Son günlerde ne hızlı ekonomi gündemi yaşadık ve yaşamaya devam ediyoruz değil mi? Bu kargaşa arasında yemeğin hasını yiyip göbeğini şişirenler varken, yedikleri yemeğin bulaşığını yıkamak da kime düştü? Siz söyleyin. Bu kadar hızlı çıkış ve inişlerde ara malı gibi aradan sıvışanlar, her şeyden önceden haberi olanlar çoktan köşe oldu bile.

Yemeği, üretmeden tüketenler, kazandığından fazlasını harcayanlar, çalışmadan ATM’lerden para emenler, toplumun sırtından geçinen parazitler ve siyasetin kirlettikleri yedi.

Bugün söylenen, öncesinde unutulan üretim, yatırım, istihdam gibi durumlar bakalım nasıl harekete geçecek. Ortalık sakinlemiş görünüyor. Ancak, vatandaşın beklentileri henüz cevap bulmuş değil. Bugünden sonra sorun dövizin rakamlarında ya da diğer bir tanımla fiyatlanmasında yaşanan düşüşler, genel ihtiyaçlara yansıyacak mı önemli olan bu.

Bugün ürettiğimizden fazlasını tükettik; ithalat patladı. Kazandığımızdan fazlasını harcadık; borca battık. Üretimden vazgeçtik, doludizgin tüketen olduk. Ucuz kredi ile altına, dövize koştuk ve üretim davasını öldürdük.

Üretim bağımsızlık davasıdır.

Dışa bağımlılığı azaltacak en önemli davamız budur. Eğer ekonominin krizde olduğu acı gerçeğini kabul etmez isek üretimi yeniden dava haline getiremeyiz. Refahın öldürdüğü üretim davasını diriltmenin yolu, hamasetten değil, gayretten geçer ancak. Evet üretim bağımsızlık davasıdır.

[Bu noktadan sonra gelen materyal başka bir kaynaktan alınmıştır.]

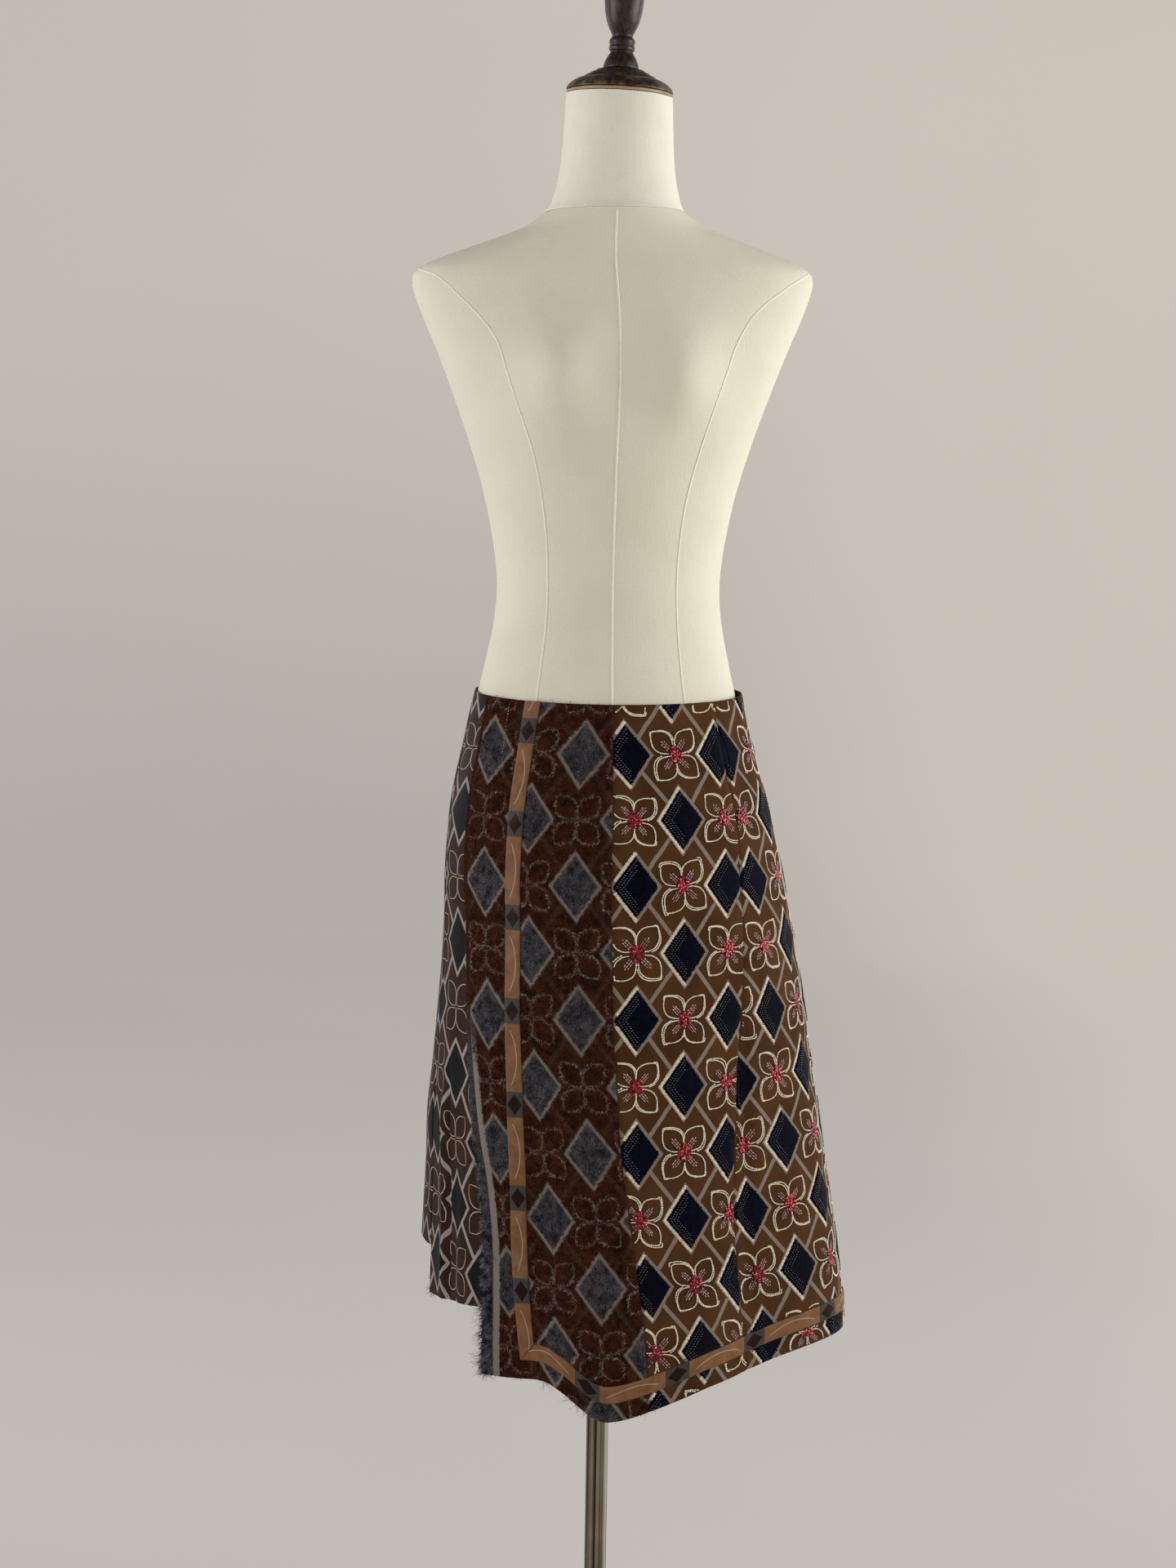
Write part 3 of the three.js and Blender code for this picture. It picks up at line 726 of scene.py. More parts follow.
def creaseDepth(angle, z):
    total = np.zeros(np.broadcast(angle, z).shape)
    for top, bottom, width, depth in creases:
        t = (top[1] - z) / (top[1] - bottom[1])
        middle = top[0] + (bottom[0] - top[0]) * t
        fade = ease(t, -0.15, 0.25) * (1 - ease(t, 0.75, 1.15))
        total = total + depth * fade * np.exp(-(((angle - middle) / width) ** 2))
    return total


def unevenness(across, down, seed, size):
    # a low, slow waviness that no cloth is without
    rng = np.random.default_rng(seed)
    total = np.zeros(np.shape(across))
    for wave in np.linspace(38, 130, 7):
        turn, start = rng.uniform(0, 2 * np.pi, 2)
        total = total + np.sin((across * np.cos(turn) + down * np.sin(turn) * 0.6) * 2 * np.pi / wave + start)
    return size * total / 7


def linkPiece(name, mesh):
    piece = linked(name, mesh)
    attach(piece, "root")
    return piece


def addPiece(name, vertices, faces, finishName, uv=None, sharp=40, fields=None):
    mesh = bpy.data.meshes.new(name)
    mesh.from_pydata((np.asarray(vertices) * mm).tolist(), [], faces)
    if uv is not None:
        layer = mesh.uv_layers.new(name="cloth")
        loops = np.empty(len(mesh.loops), int)
        mesh.loops.foreach_get("vertex_index", loops)
        layer.data.foreach_set("uv", (np.asarray(uv)[loops] * [0.01, -0.01]).ravel())
    mesh.polygons.foreach_set("use_smooth", [True] * len(mesh.polygons))
    if sharp:
        mesh.set_sharp_from_angle(angle=math.radians(sharp))
    for key, field in (fields or {}).items():
        mesh.attributes.new(key, "FLOAT", "POINT").data.foreach_set("value", field.ravel())
    mesh.materials.append(finishes[finishName])
    return linkPiece(name, mesh)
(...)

Türkiye; topyekûn üretim seferberliği başlatmak zorunda… Salgının zaten zora soktuğu ekonomilerde üretimi kendisine dava edinenler, çare üretmeye başladı bile. Ancak sorun şu ki rantiyelerin, siyaset kenelerinin, toplum asalaklarının sayısı öylesine arttı ki dava sahibi üretici, zorlanır oldu.

Her zaman söylediğimiz üretmeden kazanamayacağımız gerçeğinden hareketle, üretimin artması istihdamın artması, gelirlerin artması demek. Önemli olan bu çıkışı yakalamak için üretimin yapılacağı fabrikalar, üretim bantları harekete geçirilmeli. En önemlisi de tarımın reform edilmesi ve istihdamdaki ve üretimdeki yerinin artırılmasıdır.

Dövizler bozuldu, kur geriledi, sisteme para girmeye başladı. TL'de kalmak isteyenler için alternatif yaratıldı.  Bundan dolayı kurdaki oynaklığın önüne geçildiği ve öngörülebilirliğin yaratıldığını belirterek olumlu karşılayan da oldu, "yapılan örtülü faiz artırımıdır, Hazine'yi yük altında bırakır" diye şüpheyle yaklaşan da. Hatta "tozlu raflardan indirilmiş Dövize Çevrilebilir Mevduat" (DÇM) benzetmesi bile yapıldı.

Özellikle DÇM benzetmesi önemlidir çünkü Türkiye'nin hafızasında DÇM'lerle ilgili oldukça olumsuz hatıralar var. 1960'larda uygulamaya başlanan DÇM'ler döviz baskısı altındaki ekonomiye soluk aldıracak çare olarak görülmüştü. Ama sonuçta ekonomiye enflasyon olarak geri dönmüştü. DÇM'lerin son taksiti ödendiğinde devrin başbakanı Turgut Özal bu borçları "bilgisizliğin vesikası" olarak tanımlamış ve "İnşallah gençlerimiz bundan ders alır. Bir daha böyle hesapsız kitapsız hatalar yaparak, gelecek nesilleri zor taşınan yük altına sokmaz" demişti. Özal, eğer Türkiye bu DÇM'leri ödemek zorunda kalmasaydı, bu paralarla 9,000 ilave okul, 900 orta boy fabrika, 500 hastane ya da 4,000 kilometre otoyol yapılabileceğini; yaklaşık 100 bin insana iş yaratılabileceğini söylemişti.

Kesin olan şey bu uygulamanın kurdaki baskıyı kısa dönemde hafifleterek ekonomi yönetimini rahatlatacağıdır. Kısacası bu durum TL'cileri değil; döviz yatırımcısını koruyor.

Ne diyelim biz sadece fikirlerimizi sizlere aktarmaya çalışıyoruz. Ne söylesek boş. İmam bildiğini okuyor.